The day after his celebrity-studded funeral, attorneys for Frank Sinatra's estate filed a copy of his will for probate in Los Angeles Superior Court.

The document contained few surprises, with Sinatra leaving most of his assets to his wife and children and demanding that anyone who contests his will be disinherited.

Sinatra, who died a week ago at the age of 82, wrote language into the 1991 document guaranteeing that his wife of 22 years, Barbara Marx Sinatra, receive at least $3.5 million.

He left her three homes near Palm Springs, as well as houses in Beverly Hills and Malibu, according to a 30-page document submitted by co-executors Harvey Silbert and Eliot Weisman.

The entertainer also left his wife all the silverware, books and paintings in the homes, 25% of his other personal property and a Mercedes-Benz and Rolls-Royce. She also received the "Trilogy" master recordings and all related rights and royalties, as well as the right to market his name and likeness.

The entertainer gave a $250,000 cash bequest to his first wife, Nancy Barbato Sinatra. The couple's three children--Nancy Sinatra Lambert, Francis Wayne Sinatra and Christina Sinatra--also received cash bequests of $200,000 apiece, in addition to their existing trust funds.

He left his sheet music to his son.

Sinatra's will covered only a portion of his wealth, his attorneys have said.
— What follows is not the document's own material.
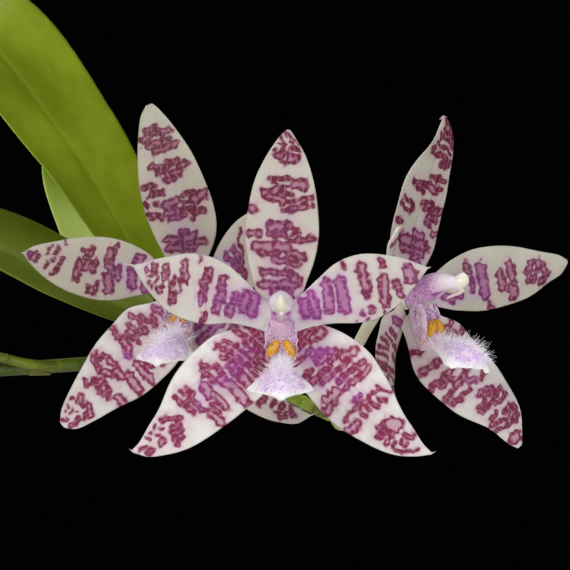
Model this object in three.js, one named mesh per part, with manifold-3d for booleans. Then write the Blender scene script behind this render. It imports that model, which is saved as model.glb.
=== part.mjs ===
// A phalaenopsis hieroglyphica in its clay pot: three open flowers on an arching stem.
// Millimetres, +Z up. The origin is the centre of the pot's underside, X runs towards the flowers
// and the flowers look along -Y.
import * as THREE from "three";
import { mergeVertices } from "three/addons/utils/BufferGeometryUtils.js";
import Module from "manifold-3d";

const wasm = await Module();
wasm.setup();

// Driving dimensions
const contactGap = 0.3;
const potHeight = 104;
const potFootRadius = 44;
const potShoulderRadius = 56;
const potRimRadius = 61;
const potRimHeight = 22;
const potWall = 5;
const potBase = 6;
const potEdge = 1.2;
const barkTop = 91;
const barkDome = 2;
const barkFlatPart = 0.6;
const barkSideGap = 0.4;
const stemFoot = 79;
const stemTop = 128;
const stemRadius = 9;
const leafThickness = 2;
const tepalThickness = 0.9;
const rachisRadius = 1.75;
const rachisTaper = 0.15;
const pedicelRadius = 1.5;
const rootRadius = 2.2;
const potSegments = 36;
const stalkSides = 8;

const tepalStations = 12;
const leafStations = 12;
const bladeColumns = 4;

// Outlines of blades: half widths, as parts of the widest, at these fractions of the length
const shapeFractions = [0, 0.1, 0.25, 0.4, 0.55, 0.7, 0.85, 0.95, 1];
const shapes = {
  leaf: [0.26, 0.38, 0.62, 0.86, 1, 0.98, 0.78, 0.48, 0.14],
  petal: [0.08, 0.36, 0.7, 0.95, 1, 0.85, 0.55, 0.25, 0.03],
  lateral: [0.07, 0.56, 0.95, 1, 0.93, 0.73, 0.45, 0.2, 0.03],
  bluntLateral: [0.07, 0.56, 0.95, 1, 0.95, 0.8, 0.57, 0.36, 0.1],
  bluntDorsal: [0.07, 0.5, 0.92, 1, 0.96, 0.83, 0.57, 0.36, 0.1],
  dorsal: [0.07, 0.5, 0.92, 1, 0.95, 0.81, 0.51, 0.27, 0.03],
  lip: [0.14, 0.2, 0.3, 0.36, 0.42, 0.56, 1, 0.66, 0.06],
  bract: [0.8, 0.95, 1, 0.95, 0.85, 0.7, 0.45, 0.25, 0.1],
};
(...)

Much of his estate was left in a living trust.

Sinatra also gave $1 million to a trust fund established in 1983 for his granddaughters, Angela Jenifer Lambert and Amanda Katherine Lambert.

Barbara Sinatra's son, Robert Oliver Marx, received a $100,000 cash bequest.

Sinatra's wife and children share in dividing his clothes, train collections, furniture and other property.

Sinatra also made cash gifts to special friends and former employees. His former personal assistant, Dorothy Uhlemann of North Hollywood, was bequeathed $50,000, while Elvina Joubert of Cathedral City was bequeathed $150,000. Sinatra also had intended at one time to leave $100,000 to longtime friend Jilly Rizzo, but Rizzo predeceased Sinatra.